Now in (2) if $k$ is a non-negative even integer, then we can write $k = 2m$ for some non-negative integer $m$ and so $\lambda = \frac{m}{2^{n-1}},$ which implies by our induction hypothesis that (1) holds for this $\lambda$.
So we assume that in (2), $k$ is an odd (positive) integer. Then $k$ is an integer such that $$1\leq k \leq 2^n - 1,$$ and thence $\frac{k\pm 1}{2}$ are also integers such that $$0 \leq \frac{k-1}{2} \leq 2^{n-1} - 1 \ \ \mbox{ and } \ \ 1 \leq \frac{k+1}{2} \leq 2^{n-1}. \ \tag{3} $$ Now let $$ s \colon = \frac{ \frac{k-1}{2}}{2^{n-1}} \ \ \mbox{ and } \ \ t \colon= \frac{ \frac{k+1}{2}}{2^{n-1}}. $$ Then by (3) we can conclude that $s$ and $t$ are in a range for which (1) holds by our induction hypothesis. That is, $$f\left( (1-s)x + s y \right) \leq (1-s)f(x) + s f(y) \ \mbox{ and } \ f\left( (1-t)x + t y \right) \leq (1-t)f(x) + t f(y) \ \mbox{ for all } \ x, y \in (a, b). \ \tag{4} $$
Moreover we note that $$\frac{s+t}{2} = \frac{ \frac{ \frac{k-1}{2}}{2^{n-1}} + \frac{ \frac{k+1}{2}}{2^{n-1}} }{2} = \frac{k}{2^n} = \lambda, \ \tag{5} $$ and so for all $x, y \in (a, b)$, we see that $$ \begin{align} f\left( (1-\lambda) x+ \lambda y \right) &= f \left( \left( 1- \frac{s+t}{2} \right) x + \frac{s+t}{2} y \right) \ \mbox{ using (5) above } \\ &= f \left( \frac{ \left( (1-s)x + sy \right) + \left( (1-t) x + ty \right)}{2} \right) \\ &\leq \frac{ f\left( (1-s)x + sy \right) + f\left( (1-t) x + ty \right)}{2} \ \mbox{ by (0) above } \\ &\leq \frac{ \left( (1-s)f(x) + s f(y) \right) + \left( (1-t) f(x) + t f(y) \right)}{2} \ \mbox{ using (4) above } \\ &= \left( 1 - \frac{s+t}{2} \right) f(x) + \frac{s+t}{2} f(y) \\ &= (1-\lambda) f(x) + \lambda f(y) \ \mbox{ by \tag{5} above}. \end{align} $$ Thus we have shown that (1) holds for all real numbers $\lambda$ of the form in (2) above. Am I right?

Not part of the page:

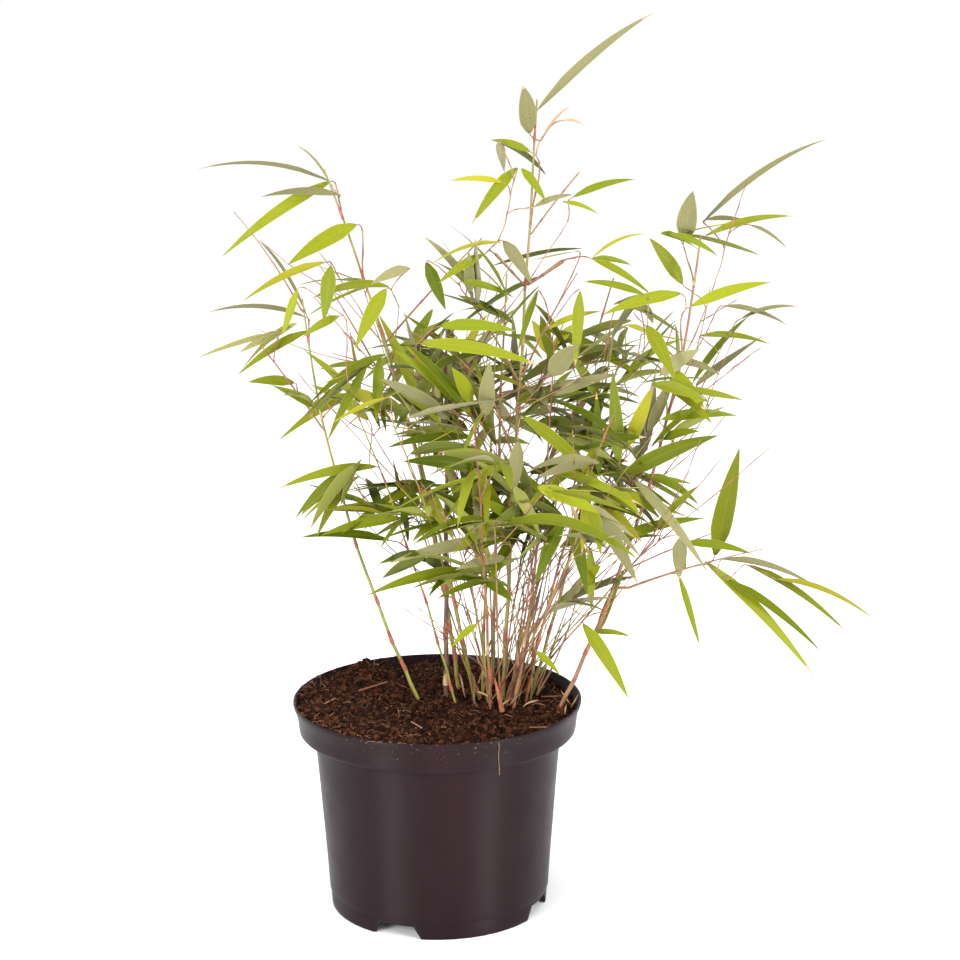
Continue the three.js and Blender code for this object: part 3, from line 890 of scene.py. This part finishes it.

Now let $x, y \in (a, b)$ be arbitrary, and let $g$ be the mapping of $\mathbb{R}^1$ into $\mathbb{R}^1$ defined by the equation $$ g(\lambda) = (1-\lambda) f(x) + \lambda f(y) - f\left( (1-\lambda) x+ \lambda y \right) \ \mbox{ for all } \ \lambda \in \mathbb{R}.$$ Then since $f$ is continuous in $(a, b)$, therefore $g$ is continuous on $[0, 1]$.
Moreover all real numbers $\lambda$ of the form (2) are in the inverse image under $g$ of the infinite closed interval $[0, +\infty)$, and this interval is a closed set in $\mathbb{R}^1$. This due to the continuity of $g$ on $[0, 1]$ implies that the inverse image under $g$ of $[0, +\infty)$ is also a closed set in $[0, 1]$ and hence a closed set in $\mathbb{R}^1$, because $[0, 1]$ is itself a closed set in $\mathbb{R}^1$. Am I right?
What next? How to complete this proof from here?
Is the continuity of $f$ essential for the conclusion to hold?